>>>

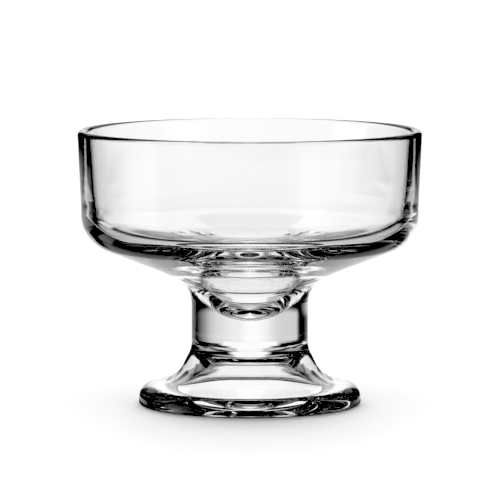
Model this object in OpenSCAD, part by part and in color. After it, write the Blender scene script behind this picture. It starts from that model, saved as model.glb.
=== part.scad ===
// Low footed dessert coupe in thick clear pressed glass.
// Every piece is a turned solid: its outline is a list of corners [radius, level, rounding],
// measured from the centre line out and from the piece's own underside up, and the corners
// are rounded by arcs.

/* [Heights] */
// Height of the foot with its flare, from the table to the stem
foot_h = 19; // [16:0.5:26]
// Height of the plain stem between the foot and the neck of the bowl
stem_h = 4.5; // [3:0.5:30]
// Height of the bowl, from the flat underside of its neck to the top of the rim
bowl_h = 60.1; // [50:0.1:80]

/* [Stem] */
// Diameter of the stem, of the collar under it and of the neck on it
stem_d = 35.6; // [29:0.1:41]

/* [Bowl outside] */
// Diameter of the bowl at the rim
rim_d = 105; // [86:0.5:122]
// How much narrower the bowl is where its drafted upper wall turns upright
upper_taper = 2; // [0.5:0.1:4]
// How much narrower still the upright wall is at the lower corner
lower_taper = 0.4; // [0:0.1:2]
// Diameter at which the underside changes its slope
underside_d = 51.2; // [44:0.2:60]
// Level at which the upper wall turns upright, above the neck's underside
wall_level = 38.5; // [33.5:0.5:44.5]
// Level of the lower corner
belly_level = 26.7; // [22.5:0.1:30.5]
// Level at which the underside changes its slope
underside_level = 16.5; // [14:0.1:19]
// Level at which the underside runs into the neck
neck_level = 11.3; // [9.5:0.1:13]
// Rounding of the change from drafted to upright wall
wall_round = 30; // [0:1:40]
// Rounding of the lower corner
belly_round = 11.6; // [6:0.2:14]
// Rounding of the change of slope in the underside
underside_round = 27; // [5:1:40]
// Rounding between the underside and the neck
neck_round = 7.4; // [3:0.1:10]

/* [Bowl inside] */
// Thickness of the wall at the rim
lip_wall = 2.95; // [2.4:0.05:4]
// Thickness of the wall between the lower corners outside and inside, measured across
corner_wall = 4.3; // [3.4:0.05:6]
// Height of the lower inside corner over the lower corner outside
corner_floor = 3.6; // [2:0.1:5]
// Height of the well's mouth over the bend in the underside
mouth_floor = 5.5; // [3.5:0.1:7]
// Diameter of the mouth of the well in the middle of the bowl's floor
mouth_d = 32.4; // [27:0.2:36]
// Diameter of the well at its bottom
well_d = 12.8; // [10:0.2:18]
// Glass left under the well
well_floor = 2.2; // [1.6:0.1:5]
// Rounding of the lip, inside and outside
rim_round = 1.4; // [0.8:0.05:1.5]
// Rounding of the lower inside corner
cavity_round = 7; // [4:0.2:12]
// Rounding of the well's mouth
mouth_round = 14; // [3:0.5:18]
// Rounding of the well's bottom
well_round = 11; // [3:0.2:12]

/* [Foot] */
// Diameter of the foot
foot_d = 67.8; // [56:0.2:80]
// Height of the straight collar of the foot, below the stem
collar_h = 2; // [1:0.1:3]
// How far the flare has spread beyond the collar where it turns outwards
flare_out = 4.3; // [3:0.05:6]
// Level at which the flare turns outwards, above the table
flare_level = 8.2; // [7:0.1:9.6]
// Level at which the top of the foot meets its edge
edge_level = 4.7; // [3.6:0.1:5.2]
// Rounding where the stem starts to flare
waist_round = 8; // [3:0.5:12]
// Rounding where the flare turns outwards
flare_round = 9.8; // [5:0.1:16]
// Rounding of the upper edge of the foot
edge_round = 3.6; // [1:0.1:5]
// Rounding of the lower edge of the foot
base_round = 0.7; // [0.4:0.1:1.2]

/* [Hollow under the foot] */
// Width of the foot's edge on the table, outside the hollow
ring_wall = 2.8; // [2.2:0.1:5]
// Glass between the flare and the bend in the hollow, measured across
flare_wall = 2.5; // [1.2:0.1:3.4]
// Level at which the hollow turns up into the foot
bend_level = 4.2; // [3:0.1:5]
// Glass left over the hollow
roof = 4.8; // [2:0.1:7]
// Diameter of the top of the hollow
hollow_top_d = 23; // [16:0.2:26]
// Rounding of the bend in the hollow
bend_round = 16; // [4:0.5:22]
// Rounding of the top of the hollow
hollow_round = 6; // [3:0.5:10]

/* [Hidden] */

// Facets of each turned piece and straight pieces of each rounded corner
$fn = 144;
arc_steps = 10;

// Two roundings leave at least one part in so many of the side between them straight
side_steps = 50;

// Clear glass with a faint cool cast, a little deeper where it is thickest
bowl_colour = [0.88, 0.93, 0.94];
stem_colour = [0.80, 0.87, 0.89];
foot_colour = [0.84, 0.90, 0.92];

stem_r = stem_d / 2;
stem_level = foot_h;
bowl_level = foot_h + stem_h;

// Radii and levels of the bowl's walls, outside and inside
rim_r = rim_d / 2;
wall_r = (rim_d - upper_taper) / 2;
belly_r = wall_r - lower_taper / 2;
cavity_r = belly_r - corner_wall;
cavity_level = belly_level + corner_floor;
mouth_level = underside_level + mouth_floor;

// Radii and levels of the foot's flare and of the hollow under it
waist_level = foot_h - collar_h;
flare_r = stem_r + flare_out;
foot_r = foot_d / 2;
hollow_h = foot_h - roof;

// Inside of the bowl from the centre line up, over the lip and down the outside
bowl_corners = [
    [0, well_floor, 0],
    [well_d / 2, well_floor, well_round],
    [mouth_d / 2, mouth_level, mouth_round],
    [cavity_r, cavity_level, cavity_round],
    [rim_r - lip_wall, bowl_h, rim_round],
    [rim_r, bowl_h, rim_round],
    [wall_r, wall_level, wall_round],
    [belly_r, belly_level, belly_round],
    [underside_d / 2, underside_level, underside_round],
    [stem_r, neck_level, neck_round],
    [stem_r, 0, 0],
    [0, 0, 0]
];

// Top of the foot on the centre line, down the flare, round the edge and back under
foot_corners = [
    [0, foot_h, 0],
    [stem_r, foot_h, 0],
    [stem_r, waist_level, waist_round],
    [flare_r, flare_level, flare_round],
    [foot_r, edge_level, edge_round],
    [foot_r, 0, base_round],
    [foot_r - ring_wall, 0, 0],
    [flare_r - flare_wall, bend_level, bend_round],
    [hollow_top_d / 2, hollow_h, hollow_round],
    [0, hollow_h, 0]
];

function unit(v) = v / norm(v);
function place(corner) = [corner[0], corner[1]];
function corner_at(corners, i) = corners[(i + len(corners)) % len(corners)];

// The two sides that leave corner i, and half the angle between them
function side_back(corners, i) = place(corner_at(corners, i - 1)) - place(corner_at(corners, i));
function side_on(corners, i) = place(corner_at(corners, i + 1)) - place(corner_at(corners, i));
function half_angle(corners, i) =
    acos(unit(side_back(corners, i)) * unit(side_on(corners, i))) / 2;

// How much of each side the rounding would take, and how much it gets beside its neighbours
function wanted(corners, i) = corner_at(corners, i)[2] / tan(half_angle(corners, i));
function share(side, own, other) = own * min(1, side * (1 - 1 / side_steps) / (own + other));
function taken(corners, i) = min(
    share(norm(side_back(corners, i)), wanted(corners, i), wanted(corners, i - 1)),
    share(norm(side_on(corners, i)), wanted(corners, i), wanted(corners, i + 1))
);

// The arc that rounds corner i, or the corner itself where it is sharp
function arc_points(corners, i) =
    corner_at(corners, i)[2] == 0 ? [place(corner_at(corners, i))] :
    let (
        half = half_angle(corners, i),
        length = taken(corners, i),
        radius = length * tan(half),
        back = unit(side_back(corners, i)),
        on = unit(side_on(corners, i)),
        centre = place(corner_at(corners, i)) + unit(back + on) * radius / sin(half),
        from = place(corner_at(corners, i)) + back * length - centre,
        to = place(corner_at(corners, i)) + on * length - centre,
        start = atan2(from[1], from[0]),
        turn = (atan2(to[1], to[0]) - start + 540) % 360 - 180
    )
    [for (k = [0:arc_steps]) centre + radius * [cos(start + turn * k / arc_steps),
                                                sin(start + turn * k / arc_steps)]];

function rounded(corners) = [for (i = [0:len(corners) - 1]) each arc_points(corners, i)];

module turned(corners) {
    rotate_extrude() polygon(rounded(corners));
}

// Wide bowl with its floor, the deep well in it and the neck below
module bowl() {
    color(bowl_colour) translate([0, 0, bowl_level]) turned(bowl_corners);
}

// Short solid column
module stem() {
    color(stem_colour) translate([0, 0, stem_level]) cylinder(h = stem_h, d = stem_d);
}

// Flared foot with a thick rounded edge and a wide hollow underneath
module foot() {
    color(foot_colour) turned(foot_corners);
}

bowl();
stem();
foot();
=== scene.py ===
"""Dresses a low footed dessert coupe in clear pressed glass and sets it in a plain bright studio."""

import math

import bmesh
import bpy
from bpy.props import FloatProperty, FloatVectorProperty, IntProperty, PointerProperty
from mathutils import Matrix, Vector


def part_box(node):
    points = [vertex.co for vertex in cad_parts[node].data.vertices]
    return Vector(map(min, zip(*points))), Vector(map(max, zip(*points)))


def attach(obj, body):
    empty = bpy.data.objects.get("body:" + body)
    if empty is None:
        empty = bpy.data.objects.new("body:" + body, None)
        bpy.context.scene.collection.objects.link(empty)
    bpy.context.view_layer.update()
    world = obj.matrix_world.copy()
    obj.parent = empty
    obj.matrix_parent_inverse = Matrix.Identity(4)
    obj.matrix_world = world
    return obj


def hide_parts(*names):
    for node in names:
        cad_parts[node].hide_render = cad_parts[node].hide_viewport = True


bl_info = {
    "name": "Footed Dessert Coupe",
    "version": (1, 0, 0),
    "blender": (4, 5, 0),
    "location": "3D Viewport > Sidebar > Coupe",
    "description": "Turns the glass pieces of a footed dessert coupe and lights them in a bright studio",
    "category": "Add Mesh",
}

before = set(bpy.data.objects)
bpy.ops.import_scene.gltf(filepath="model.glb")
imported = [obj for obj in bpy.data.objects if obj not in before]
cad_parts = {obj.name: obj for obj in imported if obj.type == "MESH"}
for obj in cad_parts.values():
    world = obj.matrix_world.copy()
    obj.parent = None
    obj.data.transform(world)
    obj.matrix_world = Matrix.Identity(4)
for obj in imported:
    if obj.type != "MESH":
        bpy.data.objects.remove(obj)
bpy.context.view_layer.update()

# Levels at which the three pieces meet, and the stem's radius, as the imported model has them
FOOT_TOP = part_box("foot")[1].z
NECK_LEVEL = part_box("bowl")[0].z
RIM_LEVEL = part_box("bowl")[1].z
STEM_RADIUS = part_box("stem")[1].x

# Two roundings leave at least one part in so many of the side between them straight
SIDE_STEPS = 50

# Finest distances, in metres: points that are one point, and a face's distance from a level
SAME_POINT = 0.000002
SAME_LEVEL = 0.00001

# How far a flat face's normal may lean, and the angle at which two faces stop looking smooth
FLAT_LEAN = 0.01
SMOOTH_ANGLE = math.radians(40)

# Waves within waves of the pressed surface
RIPPLE_DETAIL = 1.5

# The photograph's view: the camera's distance and its angle above the horizon, and the place
# of the glass's middle in the photograph's frame
CAMERA_DISTANCE = 1.1879
CAMERA_ELEVATION = math.radians(6.12)
TARGET_LEVEL = 0.0418
PHOTO_PIXELS = 500
PIXELS_PER_METRE = 3278
TARGET_PIXEL = (249.8, 266.2)
CAMERA_NEAR = 0.01
CAMERA_FAR = 20

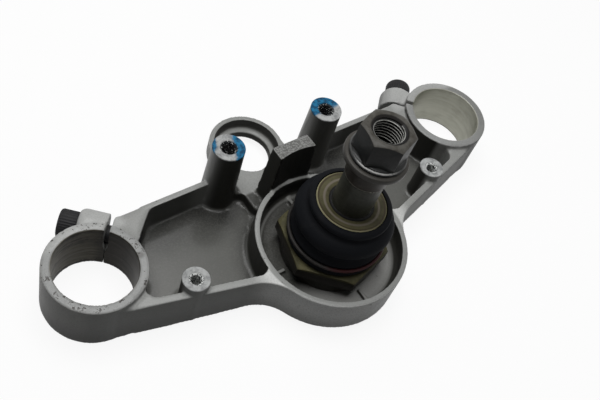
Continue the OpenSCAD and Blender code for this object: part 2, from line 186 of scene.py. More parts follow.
def shown(piece, body, finish, slot, *nodes, angle=35):
    alone(piece)
    piece.data.materials.clear()
    piece.data.materials.append(finish)
    bpy.ops.object.shade_smooth_by_angle(angle=radians(angle))
    if body:
        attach(piece, body)
    if nodes:
        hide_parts(*nodes)
    return piece


# A socket of a node tree that can be written in plain sums.
class Value:
    def __init__(self, nodes, socket):
        self.nodes, self.socket = nodes, socket

    def maths(self, operation, *others):
        return self.nodes.node("Math", {"operation": operation}, dict(enumerate((self,) + others)))

    def __add__(self, other): return self.maths("ADD", other)
    def __sub__(self, other): return self.maths("SUBTRACT", other)
    def __rsub__(self, other): return self.nodes.node("Math", {"operation": "SUBTRACT"}, {0: other, 1: self})
    def __mul__(self, other): return self.maths("MULTIPLY", other)
    def __pow__(self, other): return self.maths("POWER", other)
    def __abs__(self): return self.maths("ABSOLUTE")
    __radd__, __rmul__ = __add__, __mul__

    def capped(self):                       # 1 at most
        return self.maths("MINIMUM", 1)

    # 0 below low, 1 above high, smooth between; one name stands for two limits in the look of the finish
    def over(self, low, high=None):
        if high is None:
            low, high = self.nodes.look[low]
        return self.nodes.node("MapRange", {"interpolation_type": "SMOOTHSTEP"},
                               {"Value": self, "From Min": low, "From Max": high})

    def under(self, low, high=None):
        return 1 - self.over(low, high)


def span(a, b):
    return (a ** 2 + b ** 2) ** 0.5


class Nodes:
    def __init__(self, tree):
        self.tree = tree
        tree.nodes.clear()

    def join(self, socket, value):
        if isinstance(value, str):
            value = self.look[value]
        if isinstance(value, Value):
            self.tree.links.new(value.socket, socket)
        else:
            if hasattr(value, "__len__") and len(value) == 3 and socket.type == "RGBA":
                value = (*value, 1)
            socket.default_value = value

    def node(self, kind, settings={}, values={}, out=0):
        made = self.tree.nodes.new("ShaderNode" + kind)
        for key, value in settings.items():
            setattr(made, key, value)
        for key, value in values.items():
            self.join(made.inputs[key], value)
        return made if out is None else Value(self, made.outputs[out])

    def split(self, vector):
        parts = self.node("SeparateXYZ", values={0: vector}, out=None)
        return [Value(self, parts.outputs[k]) for k in range(3)]

    # 1 for what the camera sees directly, in a reflection or through glass, 0 for soft light
    def seen(self):
        rays = self.node("LightPath", out=None)
        camera, glossy, through = (Value(self, rays.outputs[f"Is {kind} Ray"])
                                   for kind in ("Camera", "Glossy", "Transmission"))
        return (camera + glossy + through).capped()


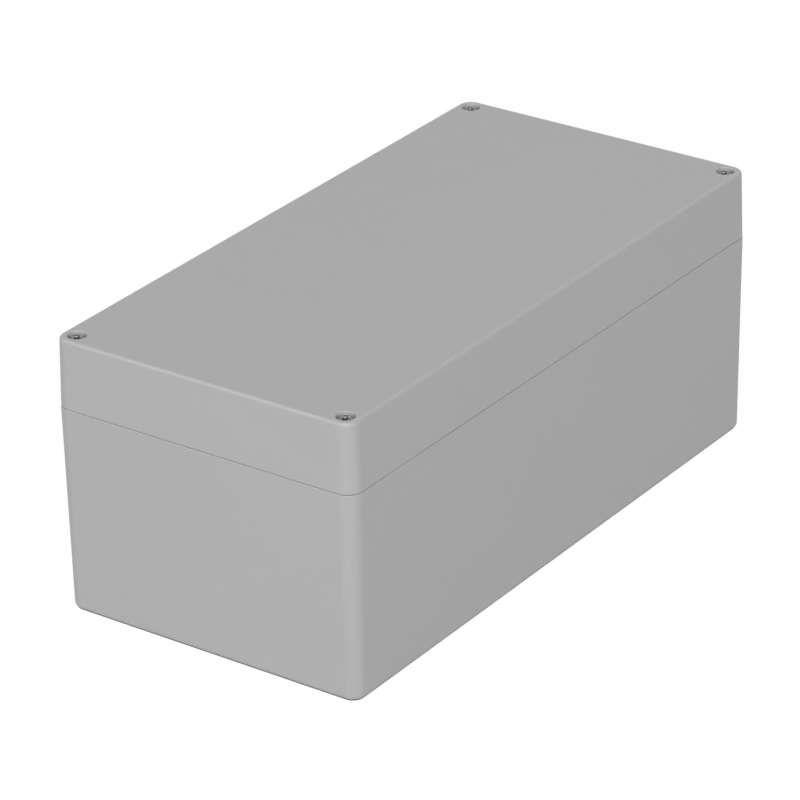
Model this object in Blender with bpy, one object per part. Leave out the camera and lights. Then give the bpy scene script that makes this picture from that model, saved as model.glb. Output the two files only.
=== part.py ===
"""Polycarbonate enclosure, 240 x 120 x 100 mm, with a screwed lid and a seal.

The base is one moulded box. A column stands in each corner, outside the seal line, and
holds a brass bush for the lid screw and a well for a wall screw. The lid is moulded as
well and carries a seal in a groove, which a tongue on the base presses from below. Four
screws stay in the lid: each has a waist with a washer round it that can't leave its bore.

Units are metres, +Z is up and +X runs along the length. The origin is the centre of the
underside, so the joint between base and lid lies at z = BASE_HEIGHT.
"""

import math

import bmesh
import bpy

# Outside of the box. Length and width are those of the base at its upper edge.
LENGTH = 0.240
WIDTH = 0.120
BASE_HEIGHT = 0.075
LID_HEIGHT = 0.025
CORNER_RADIUS = 0.0058
TOP_FILLET = 0.0014
BOTTOM_FILLET = 0.0011
JOINT_EDGE_RADIUS = 0.0006
BASE_DRAFT_DEG = 0.68
LID_DRAFT_DEG = 1.4

# How far the lid stands back from the base all round, and the gap between touching pieces
LID_STEP_BACK = 0.0001
SEAT_GAP = 0.0003

# Walls, and the draft and fillets of the hollows
BASE_WALL = 0.0039
BASE_FLOOR = 0.0035
LID_ROOF = 0.0030
CORE_DRAFT_DEG = 0.80
HOLLOW_FILLET = 0.0018

# Seal: tongue on the base, groove and inner lip in the lid, gasket in between
TONGUE_WIDTH = 0.0015
TONGUE_HEIGHT = 0.0028
TONGUE_TAPER = 0.0002
TONGUE_SETBACK = 0.0003
GROOVE_CLEARANCE = 0.0004
LIP_WIDTH = 0.0012
GASKET_HEIGHT = 0.0019
GASKET_EDGE = 0.0004
SEAL_BEND_OUT = 0.0042
SEAL_BEND_IN = 0.0030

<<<

→ **Goal**: From the listing above, copy out each line where the word "update" appears.

→ **Answer**:
    bpy.context.view_layer.update()
bpy.context.view_layer.update()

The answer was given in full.